Activity on the pistes picks up as the day progresses. Kids sledding or learning to ski in the company of instructors, professional skiers, and those just out for a walk or to enjoy the view add color to the scene. On my first day at Ilgaz I encounter crowds. People from Kastamonu, Ankara and the neighboring provinces flock to Ilgaz on weekends, returning home on Sunday evening. The day ends early at Ilgaz, and the indefatigable skiers and hikers return to their hotels as the sun disappears behind Kazançal Hill. After dinner, the Ilgaz hotels offer entertainment including live music and brief strolls by torchlight, making the nights a little longer and more lively.

It's my second day and I set out on a walk around Kazançal Hill. The sky is clear and sunny today, but how it will be by evening is anybody's guess. Getting in my car, I get back on the highway and turn right at the Highway Maintenance Station. I plan to hike up into the foothills of Kazançal Hill where the radar station is located. Along the road I encounter young people out for walks and couples on morning jaunts by horse-drawn sleigh, a very enjoyable way of touring the environs. Unable to make much progress on the steep road up to Karakeçilik Hill, I attach chains to my tires. My car takes the slope easily after that and I complete the rest of the drive without mishap. The highway ends at the radar station. After finding a convenient parking place, I start my climb into the foothills. The snow is more than knee-high and I return after a brief reconnaissance.

It's time now for a glass of refreshing tea... I steep my tea in no time at all with the little heater in the trunk of my car; the sun is staining the clouds red before disappearing for the night. Feeling a trifle uneasy in the solitude despite the beauty of surroundings, I nevertheless sip my tea with great pleasure; the heart-rending melodies coming over the car radio only augment my feelings of loneliness, and even though I'm sure I'll make it back to my hotel without any trouble, I feel lost. Not only amateur hikers but even intrepid mountain-climbers who scale the heights in heavy snowstorms have lost their way here and waited hours, even days, for rescue teams to arrive. I've heard these stories from ski instructors countless times. A blanket of fog descends on Ilgaz at dusk. Black clouds gather overhead; snow starts falling even before I get back to the main road. When I turn off to the ski center, my car's engine sputters a couple times and dies. I'm alone on the road; I try to start the car again to no avail. Leaving it on the road, I trudge back to the hotel in heavy snowfall, arriving late in the night. The hotel officials greet me with curious glances. What to them is just an everyday occurrence is turning into a big adventure for  me.

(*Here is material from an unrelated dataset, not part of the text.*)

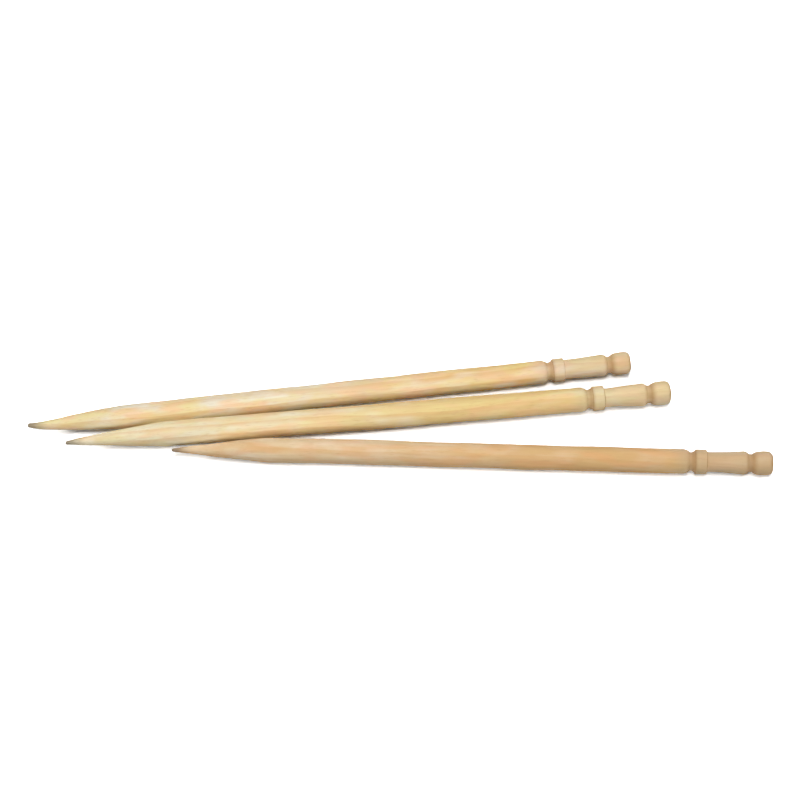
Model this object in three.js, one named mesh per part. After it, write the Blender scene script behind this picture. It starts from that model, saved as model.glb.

Winter begins in December and ends in April on Ilgaz. One reason for coming here is that it is so readily accessible. Besides private transport, the commercial bus companies that operate between Ankara and Kastamonu pass quite near the Ilgaz Ski Resort, which is just 450 km from Istanbul and 720 km from Izmir. If you come in your own car, take the Gerede exit in the direction of Samsun. The ski center is only 27 km from the Çankırı-Kastamonu junction. Another note in point: Independence Trail, a trekking and bicycle trail that starts from İnönü, and a project to which provincial governor Mustafa Kara made a major contribution, also extends as far as Ilgaz.
Day walking trips to the local villages offer an attractive alternative to winter sports at Ilgaz National Park. Hiking through the forest in the snow alongside rushing mountain streams in these corners where traditional life still survives can be invigorating for body as well as soul.
To tell the truth, it's hard to tear yourself away from Ilgaz, where peace, purity and the snow's dazzling white seem to come together in harmony. As I was heading back to my city, I started to make plans to return. Perhaps next time I would discover places I still didn't know or hadn't seen on this great mountain, my tracks mingling once again with those of the birds and the wolves. And once more I would enjoy the pleasure of sharing nature with wild creatures.